## DIRECTIVE:
Print exactly those lines that run from the beginning of the data to the line bearing "const flangeThickness = 2;", inclusive.

## RECORDS SHOWN:
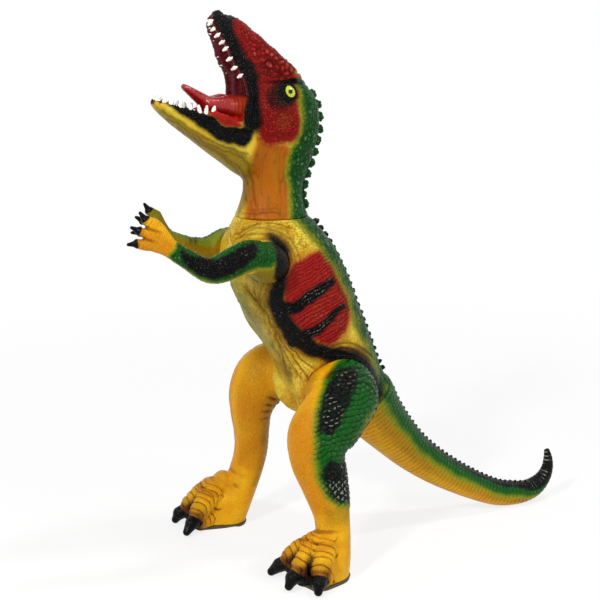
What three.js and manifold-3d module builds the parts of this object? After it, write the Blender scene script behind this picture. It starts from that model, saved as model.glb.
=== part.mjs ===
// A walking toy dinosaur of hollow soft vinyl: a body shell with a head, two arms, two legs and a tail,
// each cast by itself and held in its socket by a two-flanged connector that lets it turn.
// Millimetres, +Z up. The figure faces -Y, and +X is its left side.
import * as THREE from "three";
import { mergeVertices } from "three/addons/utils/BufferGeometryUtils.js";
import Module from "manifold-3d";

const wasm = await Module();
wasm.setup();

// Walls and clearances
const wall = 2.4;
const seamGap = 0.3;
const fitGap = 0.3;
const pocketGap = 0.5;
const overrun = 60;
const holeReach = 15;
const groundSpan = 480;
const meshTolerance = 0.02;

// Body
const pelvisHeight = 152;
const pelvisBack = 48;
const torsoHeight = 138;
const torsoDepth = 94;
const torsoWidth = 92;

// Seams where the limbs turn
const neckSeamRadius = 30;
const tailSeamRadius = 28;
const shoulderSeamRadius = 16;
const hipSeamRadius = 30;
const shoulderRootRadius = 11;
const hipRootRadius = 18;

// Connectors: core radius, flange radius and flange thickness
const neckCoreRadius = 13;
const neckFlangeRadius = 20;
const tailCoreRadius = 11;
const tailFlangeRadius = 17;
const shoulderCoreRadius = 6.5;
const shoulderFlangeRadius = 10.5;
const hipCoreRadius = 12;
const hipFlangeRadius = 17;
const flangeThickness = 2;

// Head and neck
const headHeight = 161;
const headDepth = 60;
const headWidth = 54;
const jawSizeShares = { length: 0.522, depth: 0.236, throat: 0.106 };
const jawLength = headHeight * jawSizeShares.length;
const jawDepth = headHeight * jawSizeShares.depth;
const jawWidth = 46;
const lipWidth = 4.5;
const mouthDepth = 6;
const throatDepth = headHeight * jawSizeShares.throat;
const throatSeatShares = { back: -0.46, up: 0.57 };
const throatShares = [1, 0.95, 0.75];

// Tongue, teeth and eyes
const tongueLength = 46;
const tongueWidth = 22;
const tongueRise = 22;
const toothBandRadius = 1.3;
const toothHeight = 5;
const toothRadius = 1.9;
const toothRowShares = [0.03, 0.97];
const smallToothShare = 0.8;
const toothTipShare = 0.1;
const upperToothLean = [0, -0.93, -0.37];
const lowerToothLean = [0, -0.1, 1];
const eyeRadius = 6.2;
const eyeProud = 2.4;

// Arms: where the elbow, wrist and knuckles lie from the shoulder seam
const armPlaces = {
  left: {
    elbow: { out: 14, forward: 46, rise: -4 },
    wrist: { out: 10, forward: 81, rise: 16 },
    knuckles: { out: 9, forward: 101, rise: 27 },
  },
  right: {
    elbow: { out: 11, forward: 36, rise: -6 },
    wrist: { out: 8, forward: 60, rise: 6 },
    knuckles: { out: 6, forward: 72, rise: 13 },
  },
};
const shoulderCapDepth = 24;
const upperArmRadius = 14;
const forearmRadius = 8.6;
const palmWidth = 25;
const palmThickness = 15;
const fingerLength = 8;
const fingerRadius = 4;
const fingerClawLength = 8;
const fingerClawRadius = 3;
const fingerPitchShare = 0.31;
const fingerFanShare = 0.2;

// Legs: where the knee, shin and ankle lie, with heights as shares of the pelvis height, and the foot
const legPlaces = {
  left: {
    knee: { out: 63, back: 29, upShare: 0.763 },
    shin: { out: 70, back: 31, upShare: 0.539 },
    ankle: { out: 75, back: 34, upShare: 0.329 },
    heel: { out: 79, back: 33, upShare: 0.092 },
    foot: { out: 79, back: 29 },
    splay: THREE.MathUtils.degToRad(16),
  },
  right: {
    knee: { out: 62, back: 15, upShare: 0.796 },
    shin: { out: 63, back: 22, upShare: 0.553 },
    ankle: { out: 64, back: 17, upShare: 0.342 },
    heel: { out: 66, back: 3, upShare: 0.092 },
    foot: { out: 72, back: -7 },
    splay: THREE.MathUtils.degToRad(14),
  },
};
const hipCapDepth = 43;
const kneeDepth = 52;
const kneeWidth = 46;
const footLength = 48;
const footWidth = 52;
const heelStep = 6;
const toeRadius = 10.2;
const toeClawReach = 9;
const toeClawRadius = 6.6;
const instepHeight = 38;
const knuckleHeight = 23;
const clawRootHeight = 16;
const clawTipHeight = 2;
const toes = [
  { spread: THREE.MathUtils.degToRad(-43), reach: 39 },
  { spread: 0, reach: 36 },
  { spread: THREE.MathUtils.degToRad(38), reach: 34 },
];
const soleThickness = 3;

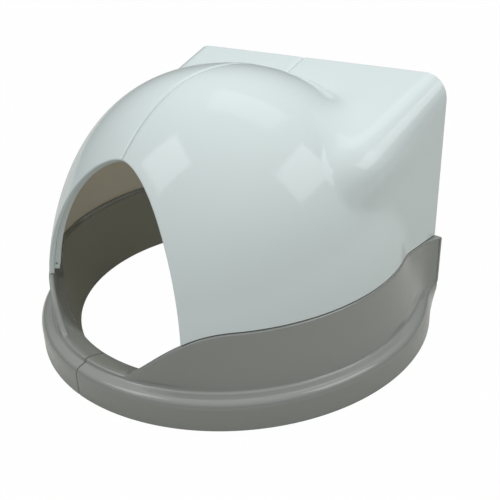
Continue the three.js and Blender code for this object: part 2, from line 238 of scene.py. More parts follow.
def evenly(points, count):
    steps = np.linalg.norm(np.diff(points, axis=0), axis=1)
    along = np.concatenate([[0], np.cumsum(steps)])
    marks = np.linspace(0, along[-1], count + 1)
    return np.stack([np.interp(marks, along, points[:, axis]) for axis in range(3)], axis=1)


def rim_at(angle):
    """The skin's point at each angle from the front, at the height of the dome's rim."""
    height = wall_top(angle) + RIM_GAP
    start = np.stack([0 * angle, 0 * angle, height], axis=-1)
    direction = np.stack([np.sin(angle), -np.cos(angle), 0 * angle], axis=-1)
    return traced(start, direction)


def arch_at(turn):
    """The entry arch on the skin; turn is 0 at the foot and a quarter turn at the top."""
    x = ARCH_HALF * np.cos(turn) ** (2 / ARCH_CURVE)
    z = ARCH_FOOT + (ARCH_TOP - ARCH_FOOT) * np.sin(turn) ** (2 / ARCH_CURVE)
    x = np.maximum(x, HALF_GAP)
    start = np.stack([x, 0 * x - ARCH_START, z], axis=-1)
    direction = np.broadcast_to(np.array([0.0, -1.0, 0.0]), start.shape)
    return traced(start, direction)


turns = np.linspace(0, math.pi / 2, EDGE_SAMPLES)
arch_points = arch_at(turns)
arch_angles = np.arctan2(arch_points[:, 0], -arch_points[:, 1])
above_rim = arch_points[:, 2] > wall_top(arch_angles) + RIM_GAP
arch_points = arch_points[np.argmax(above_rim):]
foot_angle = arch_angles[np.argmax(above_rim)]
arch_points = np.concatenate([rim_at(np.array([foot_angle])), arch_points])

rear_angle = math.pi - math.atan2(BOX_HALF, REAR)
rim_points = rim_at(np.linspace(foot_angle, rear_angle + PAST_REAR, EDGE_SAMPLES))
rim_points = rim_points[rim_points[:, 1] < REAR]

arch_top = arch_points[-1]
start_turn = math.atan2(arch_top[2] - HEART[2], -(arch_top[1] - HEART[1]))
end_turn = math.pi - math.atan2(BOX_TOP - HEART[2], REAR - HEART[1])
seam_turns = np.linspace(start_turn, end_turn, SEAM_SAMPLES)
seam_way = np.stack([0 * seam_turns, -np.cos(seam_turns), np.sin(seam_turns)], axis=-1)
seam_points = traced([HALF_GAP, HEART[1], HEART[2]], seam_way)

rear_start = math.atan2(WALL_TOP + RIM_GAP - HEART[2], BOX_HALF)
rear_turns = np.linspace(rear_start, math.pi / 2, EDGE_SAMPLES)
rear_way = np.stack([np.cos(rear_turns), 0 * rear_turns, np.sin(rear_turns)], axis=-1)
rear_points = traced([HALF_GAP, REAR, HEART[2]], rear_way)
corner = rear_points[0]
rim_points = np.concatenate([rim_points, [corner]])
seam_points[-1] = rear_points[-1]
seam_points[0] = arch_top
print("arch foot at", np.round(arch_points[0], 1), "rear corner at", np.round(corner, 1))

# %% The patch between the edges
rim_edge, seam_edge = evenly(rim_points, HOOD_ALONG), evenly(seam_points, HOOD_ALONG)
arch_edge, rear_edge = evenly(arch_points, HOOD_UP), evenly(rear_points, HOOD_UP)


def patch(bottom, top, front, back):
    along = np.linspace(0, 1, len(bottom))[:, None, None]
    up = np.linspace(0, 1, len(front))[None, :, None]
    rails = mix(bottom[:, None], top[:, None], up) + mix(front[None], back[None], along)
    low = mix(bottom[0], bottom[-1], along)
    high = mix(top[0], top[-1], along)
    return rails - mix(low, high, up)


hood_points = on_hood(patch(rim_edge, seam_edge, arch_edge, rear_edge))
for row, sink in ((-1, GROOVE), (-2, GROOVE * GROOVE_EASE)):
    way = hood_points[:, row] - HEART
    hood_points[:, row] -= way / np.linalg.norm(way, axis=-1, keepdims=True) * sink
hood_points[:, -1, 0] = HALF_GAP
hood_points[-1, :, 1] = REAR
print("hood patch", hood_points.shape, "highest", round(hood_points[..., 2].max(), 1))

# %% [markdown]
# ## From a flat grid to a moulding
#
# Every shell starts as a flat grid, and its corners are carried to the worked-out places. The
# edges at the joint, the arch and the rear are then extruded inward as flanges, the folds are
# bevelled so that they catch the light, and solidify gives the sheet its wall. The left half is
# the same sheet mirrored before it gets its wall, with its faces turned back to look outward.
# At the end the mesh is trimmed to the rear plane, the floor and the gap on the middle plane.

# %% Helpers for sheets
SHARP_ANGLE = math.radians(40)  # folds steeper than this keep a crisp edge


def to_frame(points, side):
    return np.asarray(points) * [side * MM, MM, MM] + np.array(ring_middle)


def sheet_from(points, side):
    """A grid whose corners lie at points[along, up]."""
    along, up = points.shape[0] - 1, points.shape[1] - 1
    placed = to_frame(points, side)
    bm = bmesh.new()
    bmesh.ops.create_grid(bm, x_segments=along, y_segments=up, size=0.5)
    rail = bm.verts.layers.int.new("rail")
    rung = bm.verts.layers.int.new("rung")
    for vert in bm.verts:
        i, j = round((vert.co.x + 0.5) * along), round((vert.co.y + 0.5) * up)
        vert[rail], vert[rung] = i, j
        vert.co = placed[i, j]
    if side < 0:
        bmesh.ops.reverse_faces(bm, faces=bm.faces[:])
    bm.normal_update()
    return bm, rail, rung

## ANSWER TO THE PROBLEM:
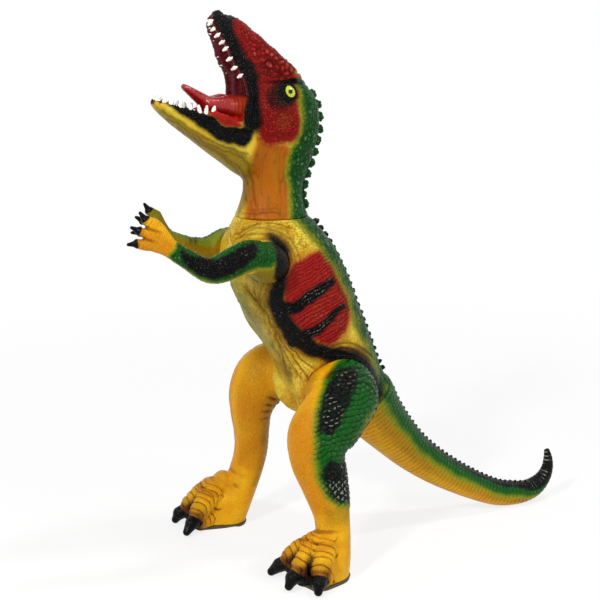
What three.js and manifold-3d module builds the parts of this object? After it, write the Blender scene script behind this picture. It starts from that model, saved as model.glb.
=== part.mjs ===
// A walking toy dinosaur of hollow soft vinyl: a body shell with a head, two arms, two legs and a tail,
// each cast by itself and held in its socket by a two-flanged connector that lets it turn.
// Millimetres, +Z up. The figure faces -Y, and +X is its left side.
import * as THREE from "three";
import { mergeVertices } from "three/addons/utils/BufferGeometryUtils.js";
import Module from "manifold-3d";

const wasm = await Module();
wasm.setup();

// Walls and clearances
const wall = 2.4;
const seamGap = 0.3;
const fitGap = 0.3;
const pocketGap = 0.5;
const overrun = 60;
const holeReach = 15;
const groundSpan = 480;
const meshTolerance = 0.02;

// Body
const pelvisHeight = 152;
const pelvisBack = 48;
const torsoHeight = 138;
const torsoDepth = 94;
const torsoWidth = 92;

// Seams where the limbs turn
const neckSeamRadius = 30;
const tailSeamRadius = 28;
const shoulderSeamRadius = 16;
const hipSeamRadius = 30;
const shoulderRootRadius = 11;
const hipRootRadius = 18;

// Connectors: core radius, flange radius and flange thickness
const neckCoreRadius = 13;
const neckFlangeRadius = 20;
const tailCoreRadius = 11;
const tailFlangeRadius = 17;
const shoulderCoreRadius = 6.5;
const shoulderFlangeRadius = 10.5;
const hipCoreRadius = 12;
const hipFlangeRadius = 17;
const flangeThickness = 2;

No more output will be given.